Community settlement in northern Israel

Eshhar (אֶשְׁחָר) is a community settlement in northern Israel. Located in the Galilee to the south of Karmiel and north of Sakhnin, it falls under the jurisdiction of Misgav Regional Council. In it had a population of . It is adjacent to the Bedouin village of Arab al-Na'im, with which it shares an access road.

==History==
In 1979, a group of Jews in Chicago came up with a plan to establish a joint secular-religious community in Israel. Eshhar was established in 1986 by a gar'in comprising this group and other English-speaking and Israeli families.

The community was named for the Rhamnus palaestinus (buckthorn), "eshhar" in Hebrew. Residents avoid driving within the village on Shabbat and public events are kosher. Beyond this, residents define their own lifestyles, without coercion, they seek "to live together in harmony and in an atmosphere of tolerance and openness".

The local Tzofim scout group is open to both religious and secular youth.
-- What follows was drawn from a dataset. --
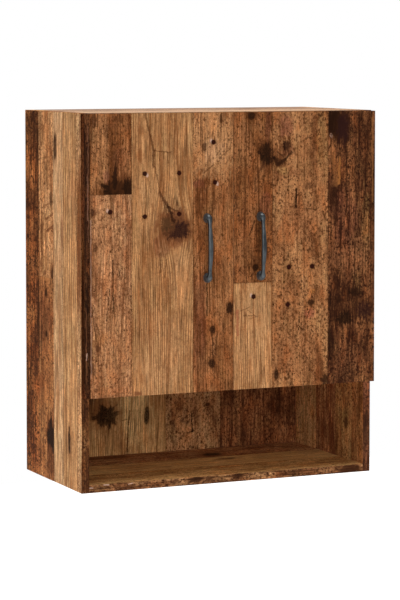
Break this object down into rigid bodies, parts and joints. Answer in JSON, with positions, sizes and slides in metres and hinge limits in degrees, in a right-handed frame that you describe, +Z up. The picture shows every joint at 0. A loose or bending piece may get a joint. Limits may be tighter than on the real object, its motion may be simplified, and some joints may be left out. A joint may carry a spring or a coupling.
{
  "type": "wall cabinet",
  "caption": "Wall-hung storage cabinet with hinged doors and bow handles above an open niche, a loose inner shelf on pins, a nailed back sheet and a hanging rail.",
  "frame": {"origin": "on the back face, midway between the two wall-screw holes", "axes": "+X to the viewer's right seen from the front, +Y backwards into the wall, +Z up; the doors face -Y"},
  "size_m": [0.6, 0.332, 0.7],
  "materials": {
    "carcass_board": "satin printed board, aged planks",
    "door_board": "satin printed board, aged planks",
    "back_sheet": "satin printed sheet",
    "dowel_wood": "plain",
    "zinc_steel": "zinc plated",
    "hinge_steel": "nickel plated",
    "handle_metal": "dark blue-grey, slightly worn"
  },
  "bodies": {
    "cabinet": {"side_panel_left": "carcass_board", "side_panel_right": "carcass_board", "top_panel": "carcass_board", "bottom_panel": "carcass_board", "divider_shelf": "carcass_board", "loose_shelf": "carcass_board", "back_panel": "back_sheet", "hanging_rail": "carcass_board", "shelf_pins": "zinc_steel", "back_nails": "zinc_steel", "cam_locks": "zinc_steel", "cam_bolts": "zinc_steel", "dowels": "dowel_wood", "hinge_plates_left": "hinge_steel", "hinge_plates_right": "hinge_steel", "plate_screws": "zinc_steel", "hinge_arms_left": "hinge_steel", "hinge_arms_right": "hinge_steel", "arm_screws": "zinc_steel"},
    "left_door": {"door_left": "door_board", "hinge_cups_left": "hinge_steel", "hinge_pins_left": "zinc_steel", "cup_screws_left": "zinc_steel", "handle_left": "handle_metal", "handle_screws_left": "zinc_steel"},
    "right_door": {"door_right": "door_board", "hinge_cups_right": "hinge_steel", "hinge_pins_right": "zinc_steel", "cup_screws_right": "zinc_steel", "handle_right": "handle_metal", "handle_screws_right": "zinc_steel"}
  },
  "joints": [
    {"name": "left_door_swing", "type": "hinge", "parent": "cabinet", "child": "left_door", "pos_m": [-0.2938, -0.3041, -0.2067], "axis": [0, 0, -1], "range_deg": [0, 95]},
    {"name": "right_door_swing", "type": "hinge", "parent": "cabinet", "child": "right_door", "pos_m": [0.2938, -0.3041, -0.2067], "axis": [0, 0, 1], "range_deg": [0, 95]}
  ]
}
Plans for a pluralistic Meguvan-affiliated elementary school failed due to legal issues and opposition from the Ministry of Education and the Regional Council. An attempt to establish such a school in Moreshet failed for similar reasons. Children attend local religious or secular schools instead.
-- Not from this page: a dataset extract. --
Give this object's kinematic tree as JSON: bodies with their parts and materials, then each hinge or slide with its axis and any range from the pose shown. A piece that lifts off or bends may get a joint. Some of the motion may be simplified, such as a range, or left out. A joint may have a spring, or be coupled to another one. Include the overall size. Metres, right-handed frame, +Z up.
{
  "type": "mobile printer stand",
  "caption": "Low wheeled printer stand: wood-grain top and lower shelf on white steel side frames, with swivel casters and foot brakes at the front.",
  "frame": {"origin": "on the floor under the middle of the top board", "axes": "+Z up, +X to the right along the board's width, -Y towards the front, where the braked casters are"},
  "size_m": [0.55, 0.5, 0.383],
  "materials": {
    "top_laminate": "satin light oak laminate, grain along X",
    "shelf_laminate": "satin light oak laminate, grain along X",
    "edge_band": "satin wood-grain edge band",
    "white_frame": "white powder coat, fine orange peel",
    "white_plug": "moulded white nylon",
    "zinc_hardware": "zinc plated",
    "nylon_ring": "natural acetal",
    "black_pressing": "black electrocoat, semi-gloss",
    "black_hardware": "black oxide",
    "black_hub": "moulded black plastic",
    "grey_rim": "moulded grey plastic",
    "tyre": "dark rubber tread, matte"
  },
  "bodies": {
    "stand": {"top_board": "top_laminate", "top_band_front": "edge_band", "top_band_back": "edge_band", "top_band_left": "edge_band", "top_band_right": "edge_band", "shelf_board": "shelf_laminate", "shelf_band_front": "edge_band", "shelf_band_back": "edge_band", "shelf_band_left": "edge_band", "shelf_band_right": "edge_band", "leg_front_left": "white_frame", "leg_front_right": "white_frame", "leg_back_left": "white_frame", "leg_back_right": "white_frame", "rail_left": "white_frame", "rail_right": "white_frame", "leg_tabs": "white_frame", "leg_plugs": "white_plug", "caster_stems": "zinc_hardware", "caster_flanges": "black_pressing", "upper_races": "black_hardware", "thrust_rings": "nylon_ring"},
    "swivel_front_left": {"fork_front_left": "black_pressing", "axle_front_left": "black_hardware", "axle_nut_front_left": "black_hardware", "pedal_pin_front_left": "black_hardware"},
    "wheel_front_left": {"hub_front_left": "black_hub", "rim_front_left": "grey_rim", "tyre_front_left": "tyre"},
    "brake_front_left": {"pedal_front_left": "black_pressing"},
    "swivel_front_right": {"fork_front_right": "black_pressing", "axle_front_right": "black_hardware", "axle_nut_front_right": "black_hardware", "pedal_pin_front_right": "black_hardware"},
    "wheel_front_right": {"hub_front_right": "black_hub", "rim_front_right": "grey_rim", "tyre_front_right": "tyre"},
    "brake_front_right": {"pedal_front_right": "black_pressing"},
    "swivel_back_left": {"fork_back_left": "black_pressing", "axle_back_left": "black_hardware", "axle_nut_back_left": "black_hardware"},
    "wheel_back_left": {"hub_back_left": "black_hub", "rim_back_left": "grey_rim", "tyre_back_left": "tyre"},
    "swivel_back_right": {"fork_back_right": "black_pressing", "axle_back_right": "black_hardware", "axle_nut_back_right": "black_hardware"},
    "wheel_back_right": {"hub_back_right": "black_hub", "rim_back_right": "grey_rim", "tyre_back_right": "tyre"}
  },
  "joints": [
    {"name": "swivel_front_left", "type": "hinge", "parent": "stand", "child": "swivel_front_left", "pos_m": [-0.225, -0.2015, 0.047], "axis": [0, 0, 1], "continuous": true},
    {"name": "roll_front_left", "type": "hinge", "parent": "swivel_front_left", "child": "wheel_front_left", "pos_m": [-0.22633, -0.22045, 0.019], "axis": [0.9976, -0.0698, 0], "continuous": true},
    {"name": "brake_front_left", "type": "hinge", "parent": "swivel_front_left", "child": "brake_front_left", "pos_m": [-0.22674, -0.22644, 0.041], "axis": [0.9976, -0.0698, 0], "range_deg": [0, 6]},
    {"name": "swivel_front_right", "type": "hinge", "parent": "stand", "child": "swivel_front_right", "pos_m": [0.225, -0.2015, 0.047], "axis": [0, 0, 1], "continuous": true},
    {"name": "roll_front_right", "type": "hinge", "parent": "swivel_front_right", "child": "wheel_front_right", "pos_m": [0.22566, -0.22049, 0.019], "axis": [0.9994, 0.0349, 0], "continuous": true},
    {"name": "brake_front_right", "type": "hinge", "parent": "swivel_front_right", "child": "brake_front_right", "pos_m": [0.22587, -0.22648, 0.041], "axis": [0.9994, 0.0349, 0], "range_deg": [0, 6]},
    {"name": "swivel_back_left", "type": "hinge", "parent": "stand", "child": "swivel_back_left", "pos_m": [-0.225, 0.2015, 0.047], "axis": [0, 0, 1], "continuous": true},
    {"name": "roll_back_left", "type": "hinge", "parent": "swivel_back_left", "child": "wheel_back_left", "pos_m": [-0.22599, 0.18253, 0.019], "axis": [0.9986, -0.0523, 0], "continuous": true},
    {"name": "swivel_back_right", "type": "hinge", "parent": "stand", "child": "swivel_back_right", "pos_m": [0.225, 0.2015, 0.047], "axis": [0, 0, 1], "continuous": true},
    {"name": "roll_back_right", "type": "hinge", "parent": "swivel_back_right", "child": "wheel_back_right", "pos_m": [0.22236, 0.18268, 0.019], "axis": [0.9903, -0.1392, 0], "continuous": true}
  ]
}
Relations with the adjacent hillside Bedouin village of Arab al-Na'im are generally good, based on a firm footing established in initial meetings between the councils of the two villages in the 1990s, when it was agreed that "good neighborly relations" would be a pragmatic and helpful arrangement. Eshhar as a community, along with other Jewish organizations, have been involved in supporting Arab al-Na'im's leaders in obtaining state recognition and, subsequently, connection to municipal services and the institution of a master plan for the village, enabling the first permanent masonry-built houses to be constructed there in 2014.

==Facilities==
Facilities in the village include an Orthodox synagogue and community hall opened in 2014, a mikveh, a small petting zoo, a library, outdoor sports facilities and young children playgrounds, a community pub, a community orchard and several walking trails. There is a nursery for children from the age of three months to three years, and three kindergartens.

Construction of a new neighborhood (Shlav - Stage "Daled 1") started in 2021 with many cottages getting populated over 2022-23. Groundwork for a further neighborhood expansion (Stage Daled 2) is being initiated in the near future . Future expansion of the village (Daled 2-3) is planned.